- Directed by: Alexander Zeldovich
- Written by: Alexander Zeldovich
- Produced by: Alexander Zeldovich; Tatyana Ostern; Anna Katchko;
- Starring: Shai Assido; Timur Badalbeyli; Tinatin Dalakishvili; Uliana Gilmanova; Evgeniy Kharitonov; Yotam Kushnir; Anton Rival; Nour Adin Shehada;
- Cinematography: Aleksandr Ilkhovskiy
- Edited by: Daniil Nikolsky
- Music by: Alexey Retinsky
- Production company: 11
- Distributed by: Nashe Kino
- Release date: 4 November 2021;
- Running time: 139 minutes
- Country: Russia
- Language: Russian

= Medea (2021 film) =

Medea (Медея) is a 2021 Russian drama film directed by Alexander Zeldovich.
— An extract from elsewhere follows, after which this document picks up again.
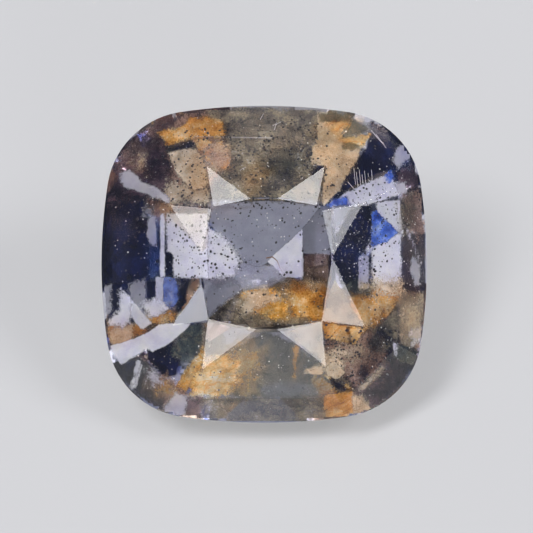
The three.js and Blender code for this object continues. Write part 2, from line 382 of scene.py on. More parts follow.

# Painted shade: dark navy films, put where the facets show only the dark of the room, stand in for the
# stone's extinction.
painted_extinction = filling("painted_extinction_shade", ("05071a", "0e1438", "222e68"), 0.5, 0.6, patchy=0.1)
film_piece("painted_extinction_veils", painted_extinction, [
    ([(-3.92, 1.51), (-3.4, 1.75), (-2.91, 1.75), (-2.79, 1.41), (-2.79, -0.51), (-3.3, -0.66),
      (-3.94, -0.56)], 1.3, 0.05, 0.97),
    ([(-3.89, -0.49), (-2, -0.34), (-1.9, -0.91), (-2.39, -1.6), (-3.89, -2.11)], 0.6, 0.05, 0.97),
    ([(-2.86, -2.06), (-2.24, -1.89), (-2.12, -2.09), (-2.05, -2.36), (-2.17, -2.73),
      (-2.49, -2.8), (-2.91, -2.36)], 1.2, 0.05, 0.97),
    ([(-3.65, -2.51), (-3.06, -2.28), (-2.69, -2.6), (-2.27, -3.1), (-2.61, -3.64), (-3.2, -3.15)],
     0.5, 0.06, 0.97),
    ([(2.6, 3.55), (2.95, 3.45), (3.39, 3.06), (3.76, 2.29), (3.29, 1.8), (3.05, 2.32),
      (2.75, 2.2), (2.16, 1.9), (1.84, 1.75), (1.94, 2.05), (2.31, 2.61), (2.51, 2.86), (2.6, 3.2)],
     0.6, 0.04, 0.97),
    ([(3.39, 0.74), (3.98, 0.79), (3.98, -0.71), (3.39, -0.66)], 0.35, 0.05, 0.85),
    ([(-2.44, 0.23), (-2.22, 0.23), (-2.22, -0.32), (-2.44, -0.32)], 0.3, 0.03, 0.9),
    ([(2.16, 1.43), (2.65, 1.48), (2.63, 0.6), (2.38, 0.2), (2.36, -0.54), (1.87, -0.49),
      (1.67, 0.05), (1.69, 0.6)], 0.4, 0.05, 0.95),
    ([(-2.12, -0.32), (-1.78, -0.29), (-1.97, -0.88), (-2.15, -1.18)], 0.32, 0.06, 0.9),
    ([(2.31, -2.65), (2.51, -2.51), (2.8, -3), (2.6, -3.29)], 0.34, 0.15, 0.5),
    ([(3.15, -1.96), (3.29, -1.82), (3.59, -2.11), (3.44, -2.31)], 0.3, 0.15, 0.5),
    ([(-1.43, -0.68), (-1.04, -0.54), (-0.64, -0.64), (-0.94, -0.93), (-1.28, -1.32), (-1.46, -1.28)],
     0.55, 0.3, 0.55),
    ([(-1.28, -0.34), (-0.69, -0.34), (-0.79, -0.49), (-1.24, -0.54)], 0.5, 0.2, 0.3),
    ([(2.95, -2.51), (3.54, -2.16), (3.64, -2.6), (3.2, -3.15), (2.7, -3.44), (2.56, -3.15)],
     0.28, 0.3, 0.5),
    ([(2.95, -1.99), (3.15, -1.82), (3.22, -2.16), (3.17, -2.51), (3.05, -2.41)], 0.3, 0.08, 0.7),
    ([(3.47, -2.46), (3.79, -2.36), (3.69, -2.75), (3.44, -2.95)], 0.26, 0.1, 0.7),
    ([(-0.69, -1.72), (-0.05, -1.57), (0.64, -1.82), (0.54, -2.16), (-0.5, -2.11)], 0.42, 0.3, 0.3),
    ([(-2.42, 2.98), (-1.73, 3.03), (-1.68, 2.84), (-2.37, 2.71)], 0.31, 0.1, 0.4),
    ([(-3.5, 2.56), (-3.2, 2.81), (-2.81, 2.76), (-2.42, 2.56), (-2.27, 2.17), (-2.61, 2.02),
      (-3.06, 2.22)], 0.38, 0.3, 0.25),
    ([(3.29, -0.93), (3.29, -1.87), (2.95, -1.82), (2.8, -1.62)], 0.3, 0.06, 0.4),
    ([(0.91, 1.38), (1.64, 1.43), (1.69, 0.28), (0.91, 0.28)], 0.5, 0.03, 0.3),
    ([(0.93, 0.25), (1.64, 0.25), (1.57, -0.44), (0.93, -0.29)], 0.42, 0.05, 0.2),
    ([(1.32, -2.7), (1.67, -2.83), (2.19, -3.12), (2.14, -3.2), (1.62, -2.97), (1.3, -2.8)],
     0.24, 0.05, 0.5),
    ([(3.27, -0.88), (3.34, -0.88), (3.34, -1.92), (3.27, -1.92)], 0.24, 0.05, 0.5),
    ([(2.73, -1.62), (2.83, -1.52), (3.27, -1.94), (3.2, -2.04)], 0.24, 0.05, 0.5),
    ([(2.01, -1.52), (2.09, -1.5), (2.14, -1.94), (2.06, -1.92)], 0.25, 0.04, 0.4),
    ([(-2.37, 2.86), (-1.68, 3.01), (-1.65, 2.93), (-2.32, 2.76)], 0.25, 0.05, 0.5),
    ([(-3.8, -2.16), (-3.35, -2.41), (-3.2, -2.65), (-3.35, -3.29), (-3.65, -2.95), (-3.84, -2.56)],
     0.26, 0.1, 0.6),
    ([(-3.06, -2.46), (-2.81, -2.65), (-2.42, -3.15), (-2.56, -3.44), (-3.16, -3.24), (-3.2, -2.8)],
     0.26, 0.25, 0.35),
])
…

It is scheduled to be theatrically released on 4 November 2021. The film has been officially invited in 'Harbour' section at the 51st International Film Festival Rotterdam to be held from January 26 to February 6, 2022.

== Plot ==
Medea is a contemporary adaptation of Euripides' ancient tragedy. The film follows an unnamed protagonist who journeys with her lover, Alexey, a businessman, from Moscow to Israel. Echoing the original myth, she tragically kills her brother along the way and, upon arriving in Israel, faces betrayal as Alexey leaves her for another woman. Unable to cope with the loss, she seeks revenge, ultimately taking the lives of her own children. The narrative explores themes of love, betrayal, and vengeance, interwoven with the protagonist engaging in relationships with various men.